Cuando la mesa se dio vuelta la vela cayó al piso y se apagó, y todo fue
oscuridad. Pero el ruido de lucha era espantosamente nítido, y lo más terrible
de todo eran los roncos, chirriantes sonidos emitidos por un hombre
estrangulado que intentaba respirar. Guiado por el infernal alboroto me lancé
al rescate de mi amigo, pero es muy difícil avanzar rápidamente en la
oscuridad; de golpe todo el cuarto se iluminó con un enceguecedor resplandor
blanco que fijó en mi cerebro y mi corazón la vívida imagen de los combatientes
en el piso, Moxon abajo, su garganta aún bajo las garras de esas manos de
hierro, con la cabeza forzada hacia atrás, los ojos desorbitados, la boca
totalmente abierta y la lengua afuera; mientras que -¡horrible contraste!- una
expresión de tranquilidad y profunda meditación aparecía en la cara pintada de
su asesino, ¡como si estuviera solucionando un problema de ajedrez! Eso fue lo
que vi, luego todo fue oscuridad y silencio.

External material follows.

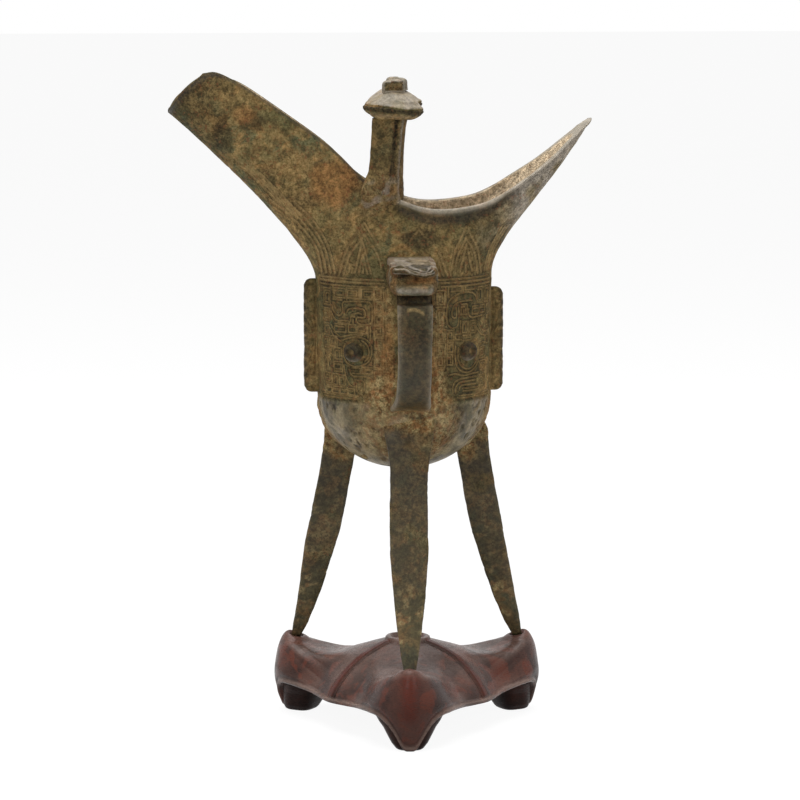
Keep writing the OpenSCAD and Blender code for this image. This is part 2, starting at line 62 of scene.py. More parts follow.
# Sizes in mm, measured from the bowl's axis: +X toward the tail, -Y toward the handle
HALF_LENGTH, HALF_WIDTH, WAIST, BELLY, POLE = 29.3, 25.0, 150.0, 112.0, 86.5
WALL, RIM = 2.6, 1.7
SPOUT_REACH, SPOUT_TIP, SPOUT_TOP, SPOUT_HALF = 77.4, 205.0, 218.8, 14.0
TAIL_REACH, TAIL_TIP, TAIL_LIP = 62.4, 201.5, 8.0
RIM_LOW, RIM_HALF = 173.4, 20.8
POST_X, POST_Y, POST_LEAN, FAR_SHIFT, FAR_DROP = -8.6, 19.5, 1.8, 4.8, 1.1
CAP_Z, CAP_H, CAP_D, CAP_SHIFT, FAR_KNOB = 203.6, 9.0, 19.8, 1.7, 1.4
HANDLE_REACH, STRAP_W, STRAP_T, STRAP_LOW, HEAD_Z = 44.0, 11.3, 4.6, 111.5, 146.6
LEG_ANGLES = [math.radians(a) for a in (-94.2, 145.8, 25.8)]
LEG_SHIFT, LEG_TIP_R, LEG_TIP_Z = 1.4, 43.4, 24.7
LOBE_R, BAY_R, SKIRT, STAND_H, LOBE_Z = 50.8, 30.8, 8.7, 28.2, 24.4
MASK_TURN, EYE_TURN, EYE_Z = 2.0, 41.0, 127.2
LEG_TIP_W, LEG_TIP_D, LEG_WIDE, LEG_DEEP = 3.9, 3.9 * 0.72, 12.3, 9.4
LINE_DEPTH = 0.42                 # of the cut lines
PANEL_RECESS = 0.95               # how much deeper the wall lies under a panel of the band
PANEL_T, PANEL_SINK = 1.25, 0.5   # a panel's thickness, and how far its border goes in


# ---- Numbers
def mix(a, b, f):
    return a + (b - a) * f


def clamp(v):
    return np.clip(v, 0.0, 1.0)


def ease(v):
    v = clamp(v)
    return v * v * (3 - 2 * v)


def rise(v, start, span):
    """0 before start, 1 a span later, smooth between"""
    return ease((v - start) / span)


def hill(v, middle, half):
    return np.exp(-(((v - middle) / half) ** 2))


def round_end(q):
    return np.sqrt(np.maximum(0.0, 1 - (1 - clamp(q)) ** 2))


def bezier(p, u):
    """Points of a cubic curve at parameters u"""
    u = np.asarray(u)[..., None]
    return ((1 - u) ** 3 * p[0] + 3 * u * (1 - u) ** 2 * p[1] + 3 * u * u * (1 - u) * p[2]
            + u ** 3 * p[3])


def along(p, f):
    """Points at shares f along a smooth curve through the points p"""
    p = np.asarray(p, float)
    g = clamp(np.asarray(f, float)) * (len(p) - 1)
    i = np.minimum(len(p) - 2, np.floor(g).astype(int))
    u = (g - i)[..., None]
    a, b, c, d = p[np.maximum(0, i - 1)], p[i], p[i + 1], p[np.minimum(len(p) - 1, i + 2)]
    return ((2 * b + (c - a) * u + (2 * a - 5 * b + 4 * c - d) * u ** 2
             + (3 * b - a - 3 * c + d) * u ** 3) / 2)


LATTICE = np.random.default_rng(11).random((40, 40, 40))


def noise(p, size, seed=0):
    """Smooth random values between 0 and 1 at points, with cells of a size in mm"""
    q = p / size + 500.37 + seed * 7.31
    i = np.floor(q).astype(int)
    f = q - i
    f = f * f * (3 - 2 * f)
    i %= 40
    j = (i + 1) % 40
    x, y, z = f[..., 0], f[..., 1], f[..., 2]
    i1, i2, j1, j2 = i[..., 1], i[..., 2], j[..., 1], j[..., 2]

    def edge(v, w):
        """Values between two corners of a cell, along x"""
        return LATTICE[i[..., 0], v, w] * (1 - x) + LATTICE[j[..., 0], v, w] * x
    return ((edge(i1, i2) * (1 - y) + edge(j1, i2) * y) * (1 - z)
            + (edge(i1, j2) * (1 - y) + edge(j1, j2) * y) * z)


def clouds(p, size, steps=3, seed=0):
    """Layered noise between -1 and 1"""
    total = sum(noise(p, size / 2 ** k, seed + k) * 0.5 ** k for k in range(steps))
    return total / sum(0.5 ** k for k in range(steps)) * 2 - 1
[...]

Tres días más tarde recobré la conciencia en un hospital.
Mientras el recuerdo de la trágica noche volvía a mi dolida cabeza reconocí en
mi cuidador al operario confidencial de Moxon, ese tal Haley. Respondiendo a mi
mirada se aproximó, sonriendo.
-Cuéntemelo todo -logré decir con voz débil-, todo lo que
ocurrió.
-En realidad -dijo- ha estado inconsciente desde el incendio de
la casa… de Moxon. Nadie sabe qué hacía usted allí. Tendrá que dar algunas
explicaciones. El origen del fuego también es misterioso. Mi idea es que la
casa fue golpeada por un rayo.
-¿Y Moxon?
-Ayer lo enterraron… lo que quedaba de él.
Aparentemente esta persona reticente podía abrirse en ocasiones;
mientras transmitía estas horrendas informaciones a un enfermo se le veía muy
amable. Después de un momento de punzante sufrimiento mental aventuré otra
pregunta:
-¿Quién me rescató?
-Bueno, si eso le interesa… yo lo hice.
-Muchas gracias, señor Haley, y Dios lo bendiga por eso. ¿Ha
usted rescatado también al encantador producto de su habilidad, el jugador de
ajedrez autómata que asesinó a su inventor?
El hombre permaneció en silencio un largo tiempo, sin mirarme.
Luego giró la cabeza y dijo gravemente:
-¿Usted lo sabe todo?
-Sí -repliqué-, vi cómo estrangulaba a Moxon.
Eso fue hace muchos años. Si tuviera que responder hoy a la
misma pregunta estaría mucho menos seguro.